3回の「初代大統領」を務めたモンゴル人政治家 モンゴルの移行期を背負ったオチルバト大統領の軌跡
東洋経済オンライン / 2025年2月1日 16時0分
彼ら母子がウランバートルで居を構えたのはアムガラント地区である。ここは清朝時代、貿易のために漢人に居住が許された特別地区であった。
「当時、ラジオというまるいお皿のような黒いものがありました。いつでも何かしゃべっていました。私たち子どもは初めてラジオを聴いた時、『人はどこにいるのだろう?』と、うしろをのぞいて見たものです。私はウランバートルに来た時、ジャガイモという野菜が食べられませんでした。ジャガイモというのはとにかくまずくて、土臭い味のする嫌なものでしたね。…人参はとても甘い味がする野菜ですよね。私たち子どもはそのまま生で食べていました。そんな子どもだったのですよ。アムガランバートル区の第8学校は1932年に創立されました。私は1951年、その学校の第1学年に入学しました」
「ポンソルマーギーン」という名前の由来
ところで、彼の名のポンソルマーギーン・オチルバトは、ポンソルマー(女性)の息子という意味なので、一見、私生児ではないかとの印象を与える。小学校の入学手続きでそうなってしまった。ことの顛末は、彼によれば以下のようなものである。

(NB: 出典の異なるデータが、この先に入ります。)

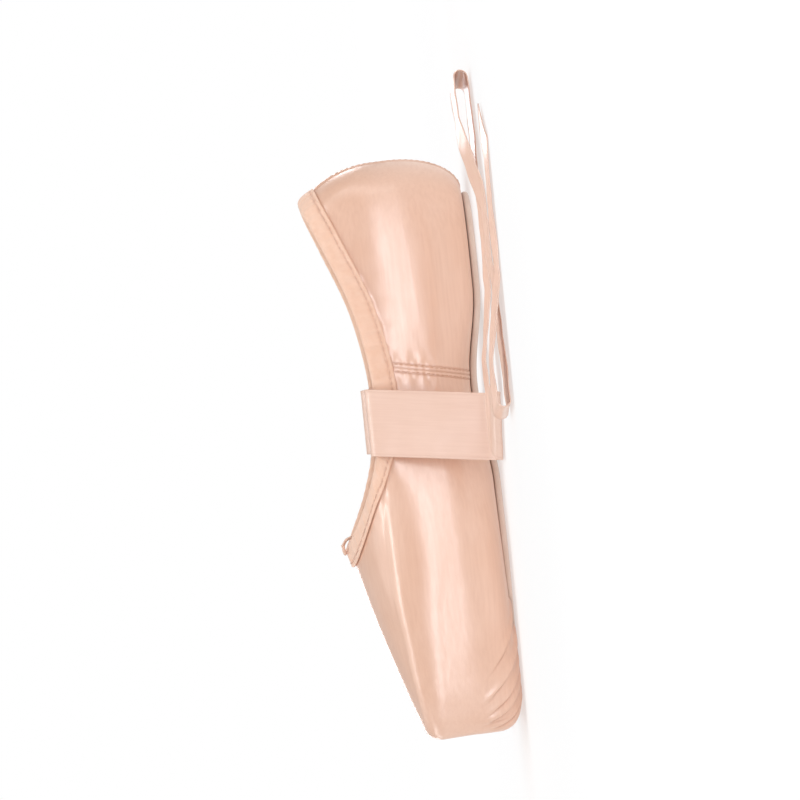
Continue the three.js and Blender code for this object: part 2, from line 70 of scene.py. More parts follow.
# The last: each column has one number for each section of half the shoe, from the heel's back to the toe.
SECTIONS = {
    "wideX": [-0.5, -0.465, -0.382, -0.255, -0.127, -0.018, 0.082, 0.182, 0.282, 0.368, 0.436, 0.4765, 0.4915,
              0.497, 0.4975],
    "wideY": [0, 0.43, 0.628, 0.665, 0.681, 0.779, 0.921, 1, 0.945, 0.855, 0.752, 0.642, 0.56, 0.35, 0],
    "wideZ": [30, 29, 27, 25, 23, 22, 21, 20, 20, 20, 20, 20, 20, 20, 20],
    "soleX": [-0.436, -0.416, -0.359, -0.25, -0.127, -0.018, 0.082, 0.164, 0.245, 0.305, 0.341, 0.361, 0.368,
              0.372, 0.373],
    "soleY": [0, 0.267, 0.419, 0.395, 0.307, 0.36, 0.477, 0.547, 0.5, 0.384, 0.256, 0.156, 0.1, 0.05, 0],
    "collarX": [-0.441, -0.417, -0.361, -0.25, -0.127, -0.047, 0.014, 0.069, 0.109, 0.134, 0.147, 0.153,
                0.156, 0.158, 0.1585],
    "collarY": [0, 0.3, 0.49, 0.6, 0.68, 0.763, 0.76, 0.651, 0.5, 0.36, 0.251, 0.17, 0.112, 0.058, 0],
    "collarZ": [HEEL_HEIGHT / INSTEP_HEIGHT, 1.057, 0.974, 0.822, 0.74, 0.745, 0.776, 0.84, 0.905, 0.953,
                0.977, 0.989, 0.996, 0.999, 1],
    "kneeIn": [0.5, 0.5, 0.5, 0.4, -0.3, 0.3, 0.4, 0.5, 0.4, 0.3, 0, -0.5, -0.8, -1, -1],
    "kneeZ": [49, 48, 45, 38, 34, 35, 38.5, 41.8, 42.4, 40.2, 38.4, 37.1, 36.7, 36.8, 36.9],
    "round": [13, 12, 11, 8, 7, 8, 12, 15, 13, 10.5, 8.5, 7, 6.2, 6, 6],
    "crown": [0.8, 0.8, 0.6, 0.5, 0.3, 0.4, 0.6, 1, 1.2, 1.3, 1.3, 1.3, 1.3, 1.3, 1.3],
    "square": [2.1, 2.1, 2.1, 2.1, 2, 2, 2.2, 2.4, 2.6, 3, 3.3, 3.6, 3.8, 4, 4],
    "belly": [0, 0, 0, 0, 0, 0, 0.1, 0.4, 0.9, 1.4, 1.7, 1.8, 1.9, 1.9, 1.9],
    "wall": [2, 2, 2, 1.8, 1.8, 1.9, 2.3, 2.8, 3.1, 3.4, 3.8, 4.2, 4.6, 4.8, 5],
}
ACROSS = ("wideY", "soleY", "collarY")
LAST = 14
AROUND = 2 * LAST
AT_SOLE, AT_WIDE, AT_TURN, AT_TOP, AT_COLLAR = 1, 2, 3, 4, 5
BELLY_FROM = 0.16


# ---- The skin of the upper, as a function of ring and v ----


def smooth(x, low, high):
    u = np.clip((x - low) / (high - low), 0, 1)
    return u * u * (3 - 2 * u)


def unit(a):
    return a / np.maximum(np.linalg.norm(a, axis=-1, keepdims=True), 1e-12)


def mix(a, b, share):
    return a + (b - a) * np.asarray(share)[..., None]


def arc_length(p, axis=0):
    """The length of a line up to each of its points."""
    steps = np.linalg.norm(np.diff(p, axis=axis), axis=-1)
    return np.insert(np.cumsum(steps, axis), 0, 0, axis)


def bell(d, width, power=2):
    """1 where d is 0, and less to both sides."""
    return np.exp(-((d / width) ** power))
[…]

「ポンソルマーという母の名前で手続きした理由は2つありました。まず、父は僧侶でしたから父親の名前をみだりに口にしないものなのです。そのうえ、故人になっていますから絶対にいけません。タブーなのですよ。これは昔からの伝統です。それだけでなく、「お父さんの名前を言ってしまったら、この先生はどうするつもりだろう?」という考えが浮かんだのだと思います。当時、僧侶の子どもは自分の出自を正直には言いにくかったのですよ。僧侶たちは『黄色い封建領主』と呼ばれ、階級の敵とみなされていました。こういう人の子どもは、なかなか自由に学校に入ることができませんでした。まずだめでしたね」
さらに、日本人のためにはもう1点解説を加える必要がある。母は再婚していたので継父が生きていたけれども、その名を告げなかったということだ。モンゴルでは父母が再婚しても、元々の実父の名を姓とする習慣があるためだ。
だから、もし、両親がそれぞれ連れ子をして再婚した場合、その家族の姓は、母の姓は母の父の名、父の姓は父の父の名、母の連れ子の姓は前夫の名、父の連れ子の姓はこの父の名、というように、ファミリーネーム(姓)に相当する名が4つ混在することになる。
オチルバト氏には実父と継父がいたけれども、小学校入学手続き時以来、母の名を姓としてきたのだった。